England, despite a three-point scoreline, were never in this Test. Kudos the bruising Boks, writes MARK KEOHANE at Twickenham.
The Boks were monsters in the collisions – and England, man for man, looked petrified in the first 30 minutes to take the ball into contact.
England enforcers Courtney Lawes and Billy Vunipola were made to look like Premiership club rugby bullies. There was more stagger than swagger about them at Twickenham as the Boks smashed them in the collisions and had every English forward offloading the ball as a first option instead of taking on the Bok defence.
The Boks played a simple game at Twickenham and relied on their physicality to suffocate England into submission, that if slow was still sufficient to never be troubled.
The Boks led 10-0 after the first quarter and 20-6 within two minutes of the restart. England, in a three-minute period, pulled back 14 points with two rolling maul tries, effected from lineout drives.
But the big but was that England did this with the Boks down to seven forwards after Victor Matfield was binned for collapsing the maul from an England lineout. The decision was the right one as referee Steve Walsh had warned both captains that a yellow card would follow the next collapsed maul.
The Boks, without the ball, were never troubled and all that bothered them was defending the lineout when seven played eight.
Defence wins World Cups and defence is a safer haven than attack in must-win situations.
England were made to look decidedly impotent on attack because of the magnificent defence of the Boks. Jean de Villiers, in the defensive management, was world class and individually every South African simply made a mess of any England attacker.

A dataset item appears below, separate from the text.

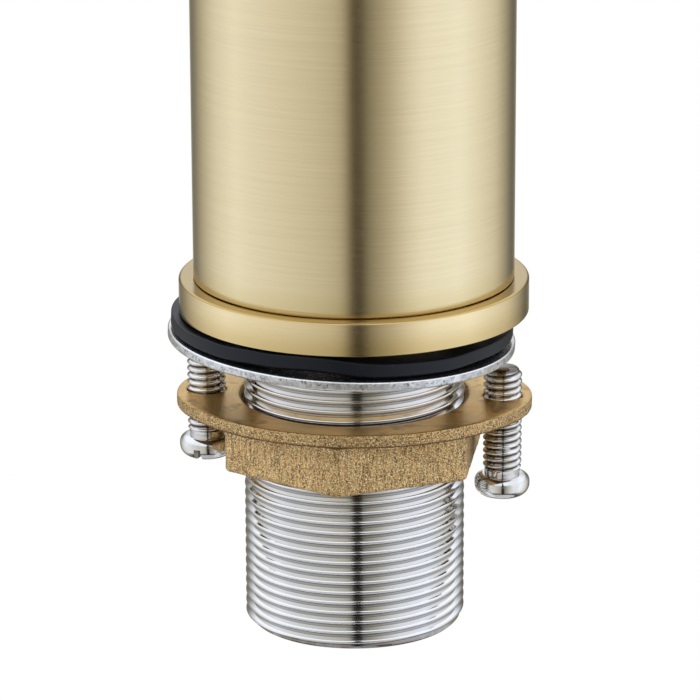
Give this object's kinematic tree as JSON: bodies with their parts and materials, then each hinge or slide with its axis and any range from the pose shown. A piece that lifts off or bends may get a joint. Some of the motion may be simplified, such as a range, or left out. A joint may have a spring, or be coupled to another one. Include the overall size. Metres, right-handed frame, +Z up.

The English scored late to add respectability to the scoreline, as they did a week ago against the All Blacks. But there is a gulf between England and the top two teams in the world.
I expected England to be stronger and to start better. I have been at Twickenham before when some of the best visiting teams have struggled to stay with England in the opening quarter. Not so on Saturday, and that's down to the imposing and unrelenting defence of the Boks.
England, in that opening quarter, operated with all the ball but it was so far behind the gainline it was all to the Boks’ advantage. The result was a converted Jan Serfontein try and a 10-point cushion that also showed all England’s attacking limitations.
England did not have the game or the attacking individuals to create much with possession that also reads statistically better than the quality of this ball.
England will talk about positives and coming close but it’s all a delusion. They were as far off against the Boks, as they were against the All Blacks a week ago.
Stuart Lancaster now has two wins in 15 against the southern hemisphere big three and this was England’s 12th successive match without victory against the Boks.
Twickenham is no fortress for England when it comes to playing South Africa and New Zealand. It’s one England win from the last 10 against the world’s top two.
There will be criticism of the Bok attack and of De Villiers’s decision to continue with kicking to the corner and not taking easy points on offer. The criticism will be valid.
Yet in the context of the season – and the aberration that was last week in Dublin – this was a must win for the Boks and the boys in green and gold reverted to what they know best to fashion the win.
The brutality was beautiful if you are a romantic of the collisions and the simplicity was something to savour.
The Boks showed they could create and score, as with Cobus Reinach’s try. But Saturday was about defence, with Schalk Burger colossal, and there is no team in the world that does that better than the brutal Boks.